Всей этой благодатью пользовался Вячеслав Михайлович Молотов. Дворец его расположен был идеально. Цветущая поляна, полуоткрытая со стороны речки, прекрасные успокаивающие виды. Вблизи — обширное ровное поле, охваченное серпом Москвы-реки, на втором плане — старинные Уборы с древней церковью, а еще дальше, по горизонту, — зеленели леса.
Такому райскому поместью мог позавидовать богатый аристократ или капиталист. Кое-кто из партийных наших товарищей высказывал недоумение: зачем коммунисту Молотову такая роскошь, такой простор? Он не писатель, не художник, чтобы жить и работать в уединении, на природе, бывает там от случая к случаю. Но Сталин, съездив в поместье Вячеслава Михайловича, пресек подобные разговоры. Он сказал: дача предоставлена человеку, ведающему иностранными делами, и служит не личным, а государственным целям. Здесь Молотов может принимать почетных зарубежных представителей, глав государств…
Вопрос был исчерпан для всех, в том числе и для Берии. Между тем "Малый Кавказ" разрастался. В густых лесах над Москвой-рекой появлялись (против Петрово-Дальнего) новые дачи-особняки, скрытые от глаз людских деревьями и зелеными заборами. И мой небольшой домик был поблизости от тех мест. Иосиф Виссарионович тоже все охотней ездил теперь на Дальнюю дачу. А там он практически выпадал из-под контроля, из-под влияния Лаврентия Павловича. На "Малом Кавказе" складывались особые взаимоотношения узкого круга людей, а Берия оказался за пределами этого круга.
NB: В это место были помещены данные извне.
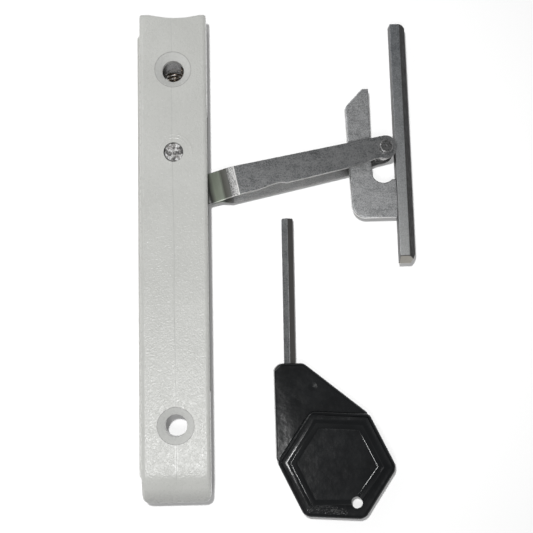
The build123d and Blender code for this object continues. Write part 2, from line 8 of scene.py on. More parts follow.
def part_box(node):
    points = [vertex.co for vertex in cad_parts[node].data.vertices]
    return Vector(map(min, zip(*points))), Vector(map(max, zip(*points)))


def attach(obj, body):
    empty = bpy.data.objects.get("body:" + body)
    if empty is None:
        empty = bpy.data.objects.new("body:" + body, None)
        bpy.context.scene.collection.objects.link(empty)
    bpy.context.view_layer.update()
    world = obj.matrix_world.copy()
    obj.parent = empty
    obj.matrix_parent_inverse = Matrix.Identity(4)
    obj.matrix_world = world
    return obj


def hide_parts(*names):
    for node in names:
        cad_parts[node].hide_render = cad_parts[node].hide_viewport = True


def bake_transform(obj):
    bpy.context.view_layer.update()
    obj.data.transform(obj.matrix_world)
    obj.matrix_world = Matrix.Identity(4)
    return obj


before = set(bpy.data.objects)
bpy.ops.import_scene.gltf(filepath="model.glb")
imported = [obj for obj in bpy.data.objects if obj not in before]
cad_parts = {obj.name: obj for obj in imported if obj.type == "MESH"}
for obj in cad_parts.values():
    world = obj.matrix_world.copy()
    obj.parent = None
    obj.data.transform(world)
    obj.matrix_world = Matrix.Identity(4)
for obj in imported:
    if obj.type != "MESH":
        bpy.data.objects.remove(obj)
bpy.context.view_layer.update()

mm = 0.001
white = (1, 1, 1, 1)
upwards = (0, 0, 1)
# most values of a noise lie between these two
noiseSpread = (0.3, 0.7)
print("frame loaded,", len(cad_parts), "nodes")


def grey(level, warm=0.0):
    # warm above 0 leans to red, below 0 to blue
    return (level * (1 + warm), level, level * (1 - warm), 1)


# Camera, in millimetres and degrees. The photo was taken nearly straight down on the part.
photoCamera = {
    "place": (13.57, -29.86, 262.0),
    "tilt": 5.5,
    "yaw": 2.3,
    "roll": -0.99,
    "lens": 65.65,
    "sensor": 36,
    "nearest": 5,
}


def makeCamera():
    s = photoCamera
    tilt, yaw, roll = radians(s["tilt"]), radians(s["yaw"]), radians(s["roll"])
    ahead = Vector((sin(yaw), sin(tilt), -cos(tilt) * cos(yaw))).normalized()
    side = ahead.cross(Vector((0, 1, 0))).normalized()
    up = side.cross(ahead)
    right = side * cos(roll) + up * sin(roll)
    top = up * cos(roll) - side * sin(roll)
    turn = Matrix((right, top, -ahead)).transposed()
    bpy.ops.object.camera_add(location=[v * mm for v in s["place"]], rotation=turn.to_euler())
    cam = bpy.context.object
    cam.name = "photoCamera"
    cam.data.lens = s["lens"]
    cam.data.sensor_width = s["sensor"]
    cam.data.clip_start = s["nearest"] * mm
    bpy.context.scene.camera = cam
    print("camera made")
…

Еще в 1937 году, сразу после ареста Власа Чубаря, Лаврентий Павлович взял себе его шикарную дачу с огромным участком. Большой белый дом среди сосен. Богатая библиотека, собственный кинозал, где Берия любил в одиночку смотреть зарубежные фильмы. Все вроде бы хорошо, но Лаврентию Павловичу очень хотелось утвердиться в замке Микояна, в главном стратегическом пункте на перекрестке дорог. Такова цель. А способ — скомпрометировать Микояна, вышвырнуть его из поместья, самому прочно закрепиться в центре особого района, на господствующей высоте.